Boom is ‘not our birthright’

Illustration: Don Lindsay

Article by Tania Constable courtesy of the West Australian.

The emergence of the next mining boom presents an incredible opportunity for Australia.

An opportunity to generate immense prosperity and security for our nation that will benefit generations of Australians.

An opportunity to not only lead the world through the transition to net zero economies, but secure a long-lasting economic dividend in the process. To see Australia develop into a clean energy superpower.

Because once again we find ourselves in an advantageous position — the world needs what we have in abundance.

To achieve net zero, the world will require astronomical volumes of minerals and metals.
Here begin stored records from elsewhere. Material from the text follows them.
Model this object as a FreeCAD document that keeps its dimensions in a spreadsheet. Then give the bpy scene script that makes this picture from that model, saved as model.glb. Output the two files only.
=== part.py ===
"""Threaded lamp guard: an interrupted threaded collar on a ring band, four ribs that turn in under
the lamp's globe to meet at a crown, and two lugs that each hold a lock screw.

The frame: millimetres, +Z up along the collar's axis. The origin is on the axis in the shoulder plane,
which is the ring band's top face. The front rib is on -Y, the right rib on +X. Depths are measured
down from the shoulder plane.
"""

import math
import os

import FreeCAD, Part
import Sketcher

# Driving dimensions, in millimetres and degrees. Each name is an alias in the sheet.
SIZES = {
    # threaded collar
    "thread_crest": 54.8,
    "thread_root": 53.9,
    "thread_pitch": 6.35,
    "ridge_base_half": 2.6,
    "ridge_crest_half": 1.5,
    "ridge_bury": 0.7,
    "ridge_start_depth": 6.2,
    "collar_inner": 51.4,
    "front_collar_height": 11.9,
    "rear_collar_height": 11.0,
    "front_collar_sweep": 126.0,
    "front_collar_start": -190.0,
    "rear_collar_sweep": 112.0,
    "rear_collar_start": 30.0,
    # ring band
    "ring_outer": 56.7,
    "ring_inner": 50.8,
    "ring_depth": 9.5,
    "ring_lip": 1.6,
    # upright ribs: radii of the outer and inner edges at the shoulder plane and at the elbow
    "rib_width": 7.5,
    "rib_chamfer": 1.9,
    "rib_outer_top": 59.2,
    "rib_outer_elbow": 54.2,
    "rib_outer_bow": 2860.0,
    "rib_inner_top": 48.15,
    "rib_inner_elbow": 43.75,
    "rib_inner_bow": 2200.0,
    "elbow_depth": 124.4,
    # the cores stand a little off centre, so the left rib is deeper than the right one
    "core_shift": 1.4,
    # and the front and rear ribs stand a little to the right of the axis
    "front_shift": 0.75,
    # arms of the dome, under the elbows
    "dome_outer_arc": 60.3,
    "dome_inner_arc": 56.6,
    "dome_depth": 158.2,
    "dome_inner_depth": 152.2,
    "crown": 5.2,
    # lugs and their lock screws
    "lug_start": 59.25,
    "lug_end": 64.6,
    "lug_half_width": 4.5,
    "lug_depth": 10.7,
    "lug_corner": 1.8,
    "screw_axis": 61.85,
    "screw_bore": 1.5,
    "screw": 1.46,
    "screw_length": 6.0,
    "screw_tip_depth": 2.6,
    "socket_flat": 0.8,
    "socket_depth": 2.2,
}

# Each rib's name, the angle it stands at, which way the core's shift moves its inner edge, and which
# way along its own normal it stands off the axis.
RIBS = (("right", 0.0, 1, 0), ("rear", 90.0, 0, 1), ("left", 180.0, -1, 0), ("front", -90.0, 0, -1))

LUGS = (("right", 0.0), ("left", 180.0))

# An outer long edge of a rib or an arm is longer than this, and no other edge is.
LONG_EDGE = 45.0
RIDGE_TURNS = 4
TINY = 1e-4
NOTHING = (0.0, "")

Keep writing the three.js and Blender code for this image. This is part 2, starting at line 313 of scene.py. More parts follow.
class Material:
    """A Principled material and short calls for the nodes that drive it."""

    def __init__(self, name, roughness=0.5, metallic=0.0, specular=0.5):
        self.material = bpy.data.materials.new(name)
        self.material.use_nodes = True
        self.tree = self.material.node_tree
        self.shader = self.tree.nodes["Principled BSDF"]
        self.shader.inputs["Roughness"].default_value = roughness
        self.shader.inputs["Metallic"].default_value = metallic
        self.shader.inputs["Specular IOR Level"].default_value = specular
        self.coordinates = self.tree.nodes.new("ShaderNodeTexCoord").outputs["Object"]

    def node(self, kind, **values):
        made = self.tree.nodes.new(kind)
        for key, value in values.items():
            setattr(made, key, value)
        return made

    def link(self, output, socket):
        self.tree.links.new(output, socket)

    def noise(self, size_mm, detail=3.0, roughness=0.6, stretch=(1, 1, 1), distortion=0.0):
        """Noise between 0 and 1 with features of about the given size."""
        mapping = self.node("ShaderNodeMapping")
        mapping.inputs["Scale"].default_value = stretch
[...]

By 2030 alone, 50 new lithium mines, 60 new nickel mines and 17 new cobalt mines will be needed to meet demand for electricity storage. By 2035, today’s global copper supply requires a near doubling to meet insatiable demands for EVs, charging infrastructure, solar panels, wind turbines and batteries.

Over the next two decades alone, the International Monetary Fund estimates the market for low-emissions technologies, renewables and componentry will be worth a staggering $17.6 trillion.

Our natural endowment of critical minerals means Australia can secure the biggest chunk of that opportunity, and there is no State or Territory that understands that potential more than WA.

But here, through the WA Government’s Strategic Industrial Areas, it’s not only about getting the critical minerals out of the ground, it’s about bolting on processing, refining, manufacturing and infrastructure, to ensure we not only maximise value, but stay competitive with other nations.

This holistic approach will lead to WA becoming a global leader in lithium. For example, currently Australian refining of lithium hydroxide monohydrate is 12 per cent more expensive than its lowest-cost competitor, Indonesia. But given WA’s abundant reserves of lithium, integrating lithium mining and refining will have Australia become the lowest-cost global producer of LHM (28 per cent cheaper than Indonesia).

This approach is leading the world.

But while we might have one of the world’s biggest deposits of critical minerals, and while we have the companies and the expertise to capitalise on those endowments, none of this opportunity can be taken for granted.

This new mining boom is not our birthright. It’s not just going to magically happen.

We need to seize the opportunity and not squander it.

But even in this first phase of the new energy mining boom, the constraints are being applied, and our potential is being capped.

A steady stream of excessive interventions by governments have put Australia’s chances of reaping an incredible, long-lasting dividend from this new mining boom at genuine risk.

These include heavy-handed industrial relations laws that impinge on productivity and threaten jobs.

Energy policy that sets an incredibly high bar for our major resources companies to clear, putting at risk their global competitiveness.

Blatant royalty tax grabs aimed squarely at rescuing over-spending budgets. And increasingly onerous approval processes that ratchet up the cost of, and cause significant delays to, new minerals projects. The very projects Australia and the world needs to transition to a new energy economy.

You cannot keep throwing punches at Australian businesses and expect to maintain the same level of economic growth and job creation.

You cannot keep harming the prosperity creators and the opportunity makers and expect wages to rise and funding to grow for our hospitals, schools and infrastructure.

You over-burden business at our collective peril.

At a time when we need more investment to unlock the nation’s vast critical minerals potential, Australia’s investment environment is deteriorating at speed.

And the real danger here is that despite boasting one of the biggest endowments of critical minerals in the world, we will cede our advantage to other nations; nations which are creating the right environment to attract investment, nations where the risk of political intervention is benign.

And alarmingly, nations whose environmental records and climate ambitions are sub par.

Opportunity will simply get up, pack its bags and head overseas.

There is a genuine risk of Australia’s critical minerals remaining in the ground, as companies and investors prioritise foreign resources developments where costs are lower, policy settings more stable, and returns are higher.

That is the honest message from our business leaders and company giants such as BHP and Glencore which in recent weeks have sounded the alarm bells at the deteriorating investment environment in Australia that will chase away capital from our shores; a message that this once-in-many generations energy transition will be won or lost by countries serious about putting in place the policies that attract capital.

This call to arms was echoed this week with a stark assessment from gas giant Inpex which claimed that an impending lost opportunity by Australia would soon be gobbled up by others.

We cannot allow this opportunity to slip by us and watch as others reap the spoils.

This opportunity is in all of our interests.

Because when Australian mining does well, Australians do well.

Tania Constable is the chief executive officer of the Minerals Council of Australia.